- [TASK GOAL]
Begin with the first line of the listing and quote every line through the one containing "import Sketcher"; give only those lines.
★ ★ ★ ★ ★ ★ ★
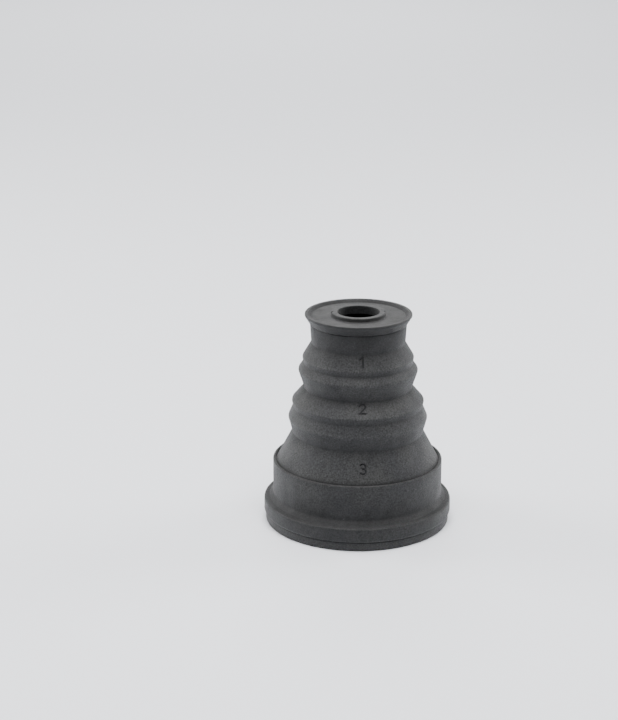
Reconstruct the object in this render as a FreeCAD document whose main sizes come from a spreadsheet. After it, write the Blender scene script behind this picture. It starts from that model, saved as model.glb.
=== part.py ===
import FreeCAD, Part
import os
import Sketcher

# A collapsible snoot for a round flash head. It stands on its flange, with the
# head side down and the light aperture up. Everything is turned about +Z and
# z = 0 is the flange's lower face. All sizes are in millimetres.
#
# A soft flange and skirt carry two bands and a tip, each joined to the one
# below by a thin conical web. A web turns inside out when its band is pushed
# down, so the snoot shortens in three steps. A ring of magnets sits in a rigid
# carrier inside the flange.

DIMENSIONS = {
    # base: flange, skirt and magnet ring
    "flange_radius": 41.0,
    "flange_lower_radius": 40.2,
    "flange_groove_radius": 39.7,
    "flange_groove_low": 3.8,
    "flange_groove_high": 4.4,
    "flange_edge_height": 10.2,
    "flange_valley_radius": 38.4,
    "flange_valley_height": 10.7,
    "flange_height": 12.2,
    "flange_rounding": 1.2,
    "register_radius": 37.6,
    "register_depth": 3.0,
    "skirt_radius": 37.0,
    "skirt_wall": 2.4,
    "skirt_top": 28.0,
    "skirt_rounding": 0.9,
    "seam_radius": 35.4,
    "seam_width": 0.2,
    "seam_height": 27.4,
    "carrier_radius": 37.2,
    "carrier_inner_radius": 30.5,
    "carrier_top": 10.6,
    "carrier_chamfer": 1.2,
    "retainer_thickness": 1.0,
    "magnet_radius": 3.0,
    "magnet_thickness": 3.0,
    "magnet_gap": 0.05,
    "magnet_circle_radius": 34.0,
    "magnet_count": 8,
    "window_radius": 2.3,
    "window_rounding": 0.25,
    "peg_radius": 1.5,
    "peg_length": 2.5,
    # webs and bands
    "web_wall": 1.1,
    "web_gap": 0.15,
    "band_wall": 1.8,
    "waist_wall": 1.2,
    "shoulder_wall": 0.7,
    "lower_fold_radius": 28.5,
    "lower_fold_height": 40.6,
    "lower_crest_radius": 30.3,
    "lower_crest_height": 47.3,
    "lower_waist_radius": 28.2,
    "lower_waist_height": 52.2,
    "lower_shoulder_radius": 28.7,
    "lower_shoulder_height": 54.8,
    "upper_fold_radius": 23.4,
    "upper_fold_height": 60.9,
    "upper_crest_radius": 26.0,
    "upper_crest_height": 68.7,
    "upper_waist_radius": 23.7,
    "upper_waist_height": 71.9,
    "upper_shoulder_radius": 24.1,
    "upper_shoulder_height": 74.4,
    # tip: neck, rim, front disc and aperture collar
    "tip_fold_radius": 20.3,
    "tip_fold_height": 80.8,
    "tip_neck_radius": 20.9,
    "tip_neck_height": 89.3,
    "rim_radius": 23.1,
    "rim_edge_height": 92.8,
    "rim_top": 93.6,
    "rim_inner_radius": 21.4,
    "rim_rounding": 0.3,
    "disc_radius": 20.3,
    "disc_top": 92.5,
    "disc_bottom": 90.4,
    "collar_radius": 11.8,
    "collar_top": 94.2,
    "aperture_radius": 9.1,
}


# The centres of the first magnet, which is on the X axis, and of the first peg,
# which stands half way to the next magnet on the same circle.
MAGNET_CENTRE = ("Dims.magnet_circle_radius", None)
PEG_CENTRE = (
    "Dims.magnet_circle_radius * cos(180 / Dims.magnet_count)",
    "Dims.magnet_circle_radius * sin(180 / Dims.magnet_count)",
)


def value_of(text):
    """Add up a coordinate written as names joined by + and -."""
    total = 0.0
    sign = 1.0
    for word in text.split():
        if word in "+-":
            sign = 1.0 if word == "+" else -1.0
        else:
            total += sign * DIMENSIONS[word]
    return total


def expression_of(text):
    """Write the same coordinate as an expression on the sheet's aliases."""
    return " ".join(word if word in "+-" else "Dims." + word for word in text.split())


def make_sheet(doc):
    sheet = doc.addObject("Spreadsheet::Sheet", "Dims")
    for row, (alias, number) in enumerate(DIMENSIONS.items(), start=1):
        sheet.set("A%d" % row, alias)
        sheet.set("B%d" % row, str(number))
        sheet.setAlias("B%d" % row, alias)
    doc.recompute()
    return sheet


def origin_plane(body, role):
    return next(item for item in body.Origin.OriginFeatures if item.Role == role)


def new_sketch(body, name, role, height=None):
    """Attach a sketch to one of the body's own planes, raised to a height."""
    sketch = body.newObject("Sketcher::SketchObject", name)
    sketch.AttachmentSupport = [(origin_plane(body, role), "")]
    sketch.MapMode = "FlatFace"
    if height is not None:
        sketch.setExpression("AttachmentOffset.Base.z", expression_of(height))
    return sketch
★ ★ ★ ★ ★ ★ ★
- [FULL ANSWER]
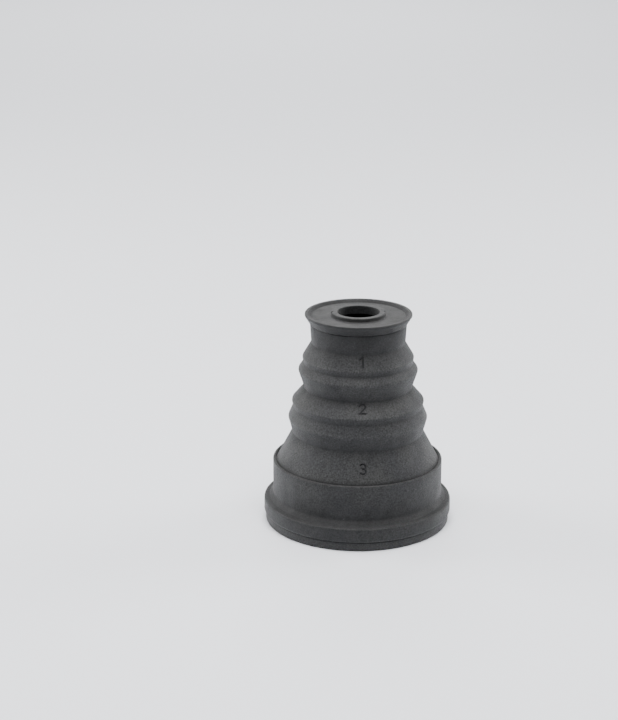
Reconstruct the object in this render as a FreeCAD document whose main sizes come from a spreadsheet. After it, write the Blender scene script behind this picture. It starts from that model, saved as model.glb.
=== part.py ===
import FreeCAD, Part
import os
import Sketcher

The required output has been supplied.